Walking around the Portland Museum of Art 2018 Biennial Exhibit, I happened to be thinking about what a museum is. The definition by the books popped in my head: museums collect, conserve, and interpret objects. But as it often happens, after a few seconds, I realized that this model is limited, and that museums today do much more than that; the Portland Museum of Art (PMA) certainly collects, conserves, and interprets art, but the collaborative nature of the Biennial seems to have added something more. In the show, over 60 works of art on display represent an active, diverse, and diffused network of living artists that are connected to Maine. Representing 25 artists that had never shown at the PMA Biennials, guest curator Nat May facilitated a show that creates, reflects, and promotes unique narratives that find the state of Maine as their point of encounter. In an informal talk with May, his interest for letting artists speak up and represent their own works was evident. More than simply collecting, conserving, and interpreting art on its own terms, the PMA Biennial provides a space for artistic life to be celebrated.

It is sometimes easy to lose sight and forget that a museum is a part of a community. There are plenty of stories. Omer Fast’s installation at the James Cohan Gallery in Chinatown pops in my mind as a moment when artist and administrator imagined art institutions as entities separate from the world that surrounds it. Fast attempted to have a site-specific installation by recreating a shop in Chinatown based on Fast’s imagined audience, without really collaborating with his real audience, the community surrounding the James Cohan Gallery in New York. The result was protests and poor reception for a number of reasons. How is an art institution to provide a genuine learning experience if it never truly goes beyond its walls? This is where art institutions that lack collaboration can fail. On the other end of the spectrum seems to be the PMA Biennial, which is intentionally aware of Maine communities and artists, its main public. Nat May, who was also the former executive director of SPACE Gallery in Portland, built his career getting to know artists in the state and seemed to be very committed to representing these artists in a collaborative and authentic way.

The results of collaboration are visible in the installation and content of the exhibition. As one enters the exhibition, the first painting is “The Twork – Torkwase Dyson,” by Angela Dufresne. The large painting of a black woman is visually striking; the vivid green background and form traditional of a court painting already demonstrate the interesting nature of the exhibition as a whole, subverting and re-appropriating narratives and identities that have historically been either misrepresented or absent. “The Republic of Hysteria,” by Anne Buckwalter has a similar political milieu; the grid of gouache and oil paintings on paper reimagines femininity by rewriting narratives of the female body and animality, subverting the negative connotations of the animal-like. Near Buckwalter’s art piece is “Reis Education Canoe,” by David Moses Bridge and Steve Cayard, a Wabanaki traditional demonstration birch-bark canoe.

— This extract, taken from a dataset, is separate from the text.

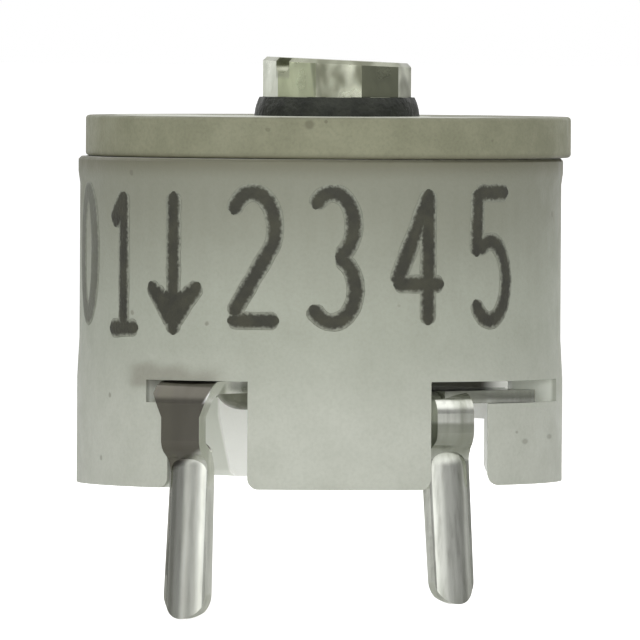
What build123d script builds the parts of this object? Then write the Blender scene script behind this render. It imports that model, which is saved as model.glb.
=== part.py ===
from build123d import *
from math import cos, radians, sin
import os

# Ceramic disc trimmer capacitor. Millimetres and degrees.
# The origin is the base's axis at the level of its feet, where it seats on a
# board. +Z points up to the adjuster, -Y to the side with the two leads.
# Angles round the base are counted from the front, growing towards +X.

# ceramic base: a waist between a rim and a skirt that stand proud of it
waist_d = 9.72
skirt_proud = 0.045
skirt_h = 2.12
skirt_slope_h = 0.8
skirt_wall = 1.0
rim_proud = 0.035
rim_h = 0.3
rim_slope_h = 0.25
base_h = 6.58
base_edge = 0.06
recess_h = 2.15
foot_corner_r = 0.22
sill_h = 1.7

back_notch_h = 1.25
right_foot_rise = 0.07

# notches between the feet: start angle, end angle and height
notches = {
    "front_left": (-38.2, -17.0, recess_h),
    "front_right": (27.0, 39.0, recess_h),
    "back_right": (139.0, 163.0, back_notch_h),
    "back_left": (211.5, 223.5, recess_h),
}
# slots above them, from the sill up: start angle and end angle
slots = {
    "front_left": (-45.0, -17.0),
    "front_right": (27.0, 76.0),
    "back_left": (211.5, 248.0),
}
# straight passage that joins the two right notches: where its sides meet the skirt
passage_angles = (27.5, 43.3)
# the back left notch widens towards the feet
mouth_flare = 0.3
mouth_flare_h = 1.25
cut_overlap = 0.05

# spindle with its faceted, slotted head
rotor_offset = 0.32
head_sides = 10
head_d = 3.0
head_h = 0.75
head_slope = 2.5
head_edge = 0.08
head_turn = 1.3
driver_slot_w = 0.36
driver_slot_depth = 0.27
driver_slot_angle = -49.5
flange_d = 2.9
flange_t = 0.38
shaft_d = 2.0
tenon_d = 1.5
rivet_head_d = 2.5
rivet_head_h = 0.32
rivet_rounding_ratio = 0.6
bore_clearance = 0.04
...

Nat May mentioned that this work is a mark of how knowledge flows in our contemporary society, since the indigenous knowledge of how to build these canoes seemed to have been partially lost or fragmented, but was able to be collaboratively reclaimed by Bridge and Cayard. Together, I would argue that these three pieces represent the complicated theme that emerged through collaboration in the Portland Museum of Art 2018 Biennial. They show the deeply collaborative nature of art making, curation, interpretation, and distribution, which exists not as an “art world” separate from the real world in which we live.

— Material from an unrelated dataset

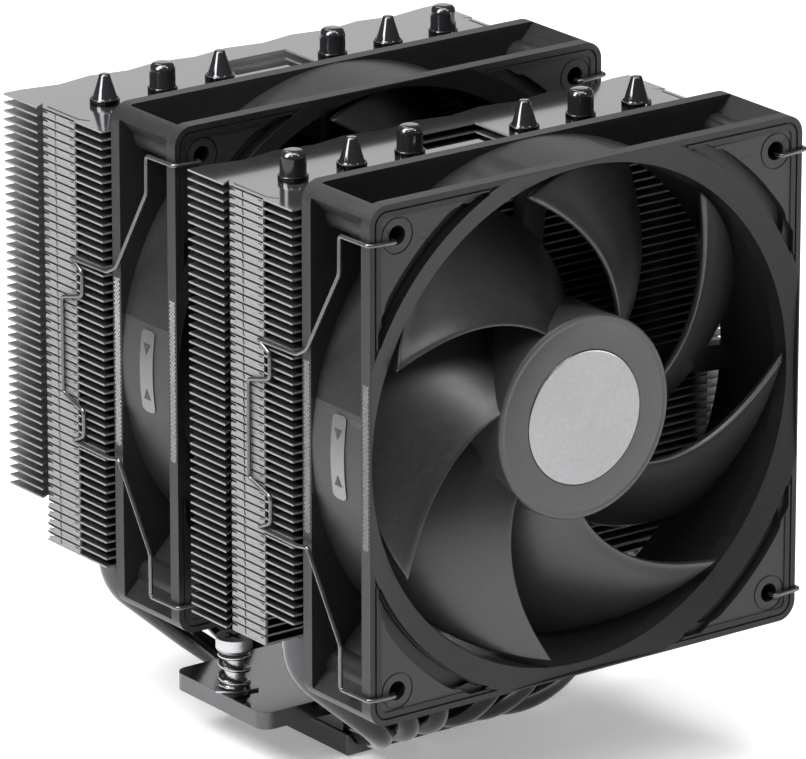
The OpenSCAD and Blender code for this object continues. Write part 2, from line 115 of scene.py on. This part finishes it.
M_TOPFIN = mat("fin_black_gloss", (0.012, 0.012, 0.013), 0.13, var=0.2, scale=25, stretch=(1, 2, 1), rvar=0.03, coat=0.6, spec=0.7)
M_FIN = mat("fin_black_satin", (0.020, 0.020, 0.022), 0.35, var=0.15, scale=60, rvar=0.05, spec=0.6)
# lighter grey for the fin edges and side tabs: a painted highlight on the black fin sheet
M_FIN_PAINTED_HIGHLIGHT = mat("fin_edge_painted_highlight", (0.125, 0.125, 0.128), 0.42, metal=0.10, var=0.10, scale=500, stretch=(1, 1, 6))
M_NICKEL = mat("black_nickel", (0.062, 0.063, 0.066), 0.15, metal=1.0, var=0.10, scale=80, rvar=0.04, bump=0.02, coat=0.3)
M_PIPE = mat("pipe_black_gloss", (0.030, 0.030, 0.033), 0.13, metal=0.75, var=0.10, scale=60, rvar=0.03, coat=0.5)
M_BASE = mat("plated_base", (0.10, 0.10, 0.105), 0.22, metal=1.0, var=0.10, scale=200, stretch=(1, 9, 1), rvar=0.05, bump=0.02)
M_STEEL = mat("brushed_steel", (0.33, 0.33, 0.34), 0.33, metal=1.0, var=0.06, scale=900, stretch=(1, 1, 4), rvar=0.03)
M_SPRING = mat("spring_wire", (0.30, 0.30, 0.31), 0.24, metal=1.0, var=0.12, scale=300, rvar=0.05)
M_CLIP = mat("clip_wire_black", (0.075, 0.075, 0.078), 0.24, metal=0.8, var=0.12, scale=240, rvar=0.05, coat=0.3)
M_BOARD = mat("circuit_green", (0.012, 0.075, 0.030), 0.42, var=0.25, scale=260, bump=0.1, bscale=900)
M_CORE = mat("laminated_core", (0.30, 0.30, 0.31), 0.40, metal=1.0, var=0.12, scale=700, stretch=(1, 9, 1))
M_COPPER = mat("copper_windings", (0.70, 0.28, 0.13), 0.30, metal=1.0, var=0.18, scale=900, stretch=(1, 6, 1), bump=0.2)
M_BRONZE = mat("sintered_bronze", (0.48, 0.32, 0.15), 0.42, metal=1.0, var=0.18, scale=1300, bump=0.15)
M_SHAFT = mat("ground_shaft", (0.62, 0.62, 0.64), 0.18, metal=1.0, var=0.06, scale=500, stretch=(1, 6, 1))
M_MAGNET = mat("ferrite_and_cup", (0.11, 0.11, 0.12), 0.45, metal=0.5, var=0.18, scale=600, bump=0.08)


# ------------------------------------------------------------------ geometry helpers (millimetres)
def link(o):
    bpy.context.scene.collection.objects.link(o)
    return o


def finish_mesh(me, angle):
    bm = bmesh.new()
    bm.from_mesh(me)
    bmesh.ops.recalc_face_normals(bm, faces=bm.faces)
    bm.to_mesh(me)
    bm.free()
    me.shade_smooth()
    me.set_sharp_from_angle(angle=math.radians(angle))


def piece(name, parts, body, rep=(), angle=35):
    """parts is a list of (verts in mm, faces, material); they become one object."""
    vs, fs, mi, mats = [], [], [], []
    for v, f, m in parts:
        if m not in mats:
            mats.append(m)
        k = len(vs)
        vs += [(p[0] * MM, p[1] * MM, p[2] * MM) for p in v]
        fs += [tuple(i + k for i in q) for q in f]
        mi += [mats.index(m)] * len(f)
    me = bpy.data.meshes.new(name)
    me.from_pydata(vs, [], fs)
    for m in mats:
        me.materials.append(m)
    me.polygons.foreach_set("material_index", mi)
    me.update()
    finish_mesh(me, angle)
    o = link(bpy.data.objects.new(name, me))
    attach(o, body)
    if rep:
        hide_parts(*rep)
    return o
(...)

The Portland Museum of Art 2018 Biennial is visibly contemporary. A quick look around and one sees installation pieces that combine multiple art objects, re-imaginings of WWI material culture, subverted “court portraits,” reinterpreted symbols of gender, classic painting form with contemporary content, and objects that mark the flow of indigenous knowledge. One of the strengths of the Biennial is that multimedia art coexists in a space that allows the audience to engage with a body of contemporary art without the obscurity of academic writing. Even the catalog essay is collaborative, constituted of transcribed interviews rather than an individual curatorial take. Saying that the personal is political seems redundant and collecting, conserving, and interpreting seems like a very limited list of verbs to describe the PMA Biennial; beyond those words, the Biennial is simultaneously responding to and defining new contemporary problems.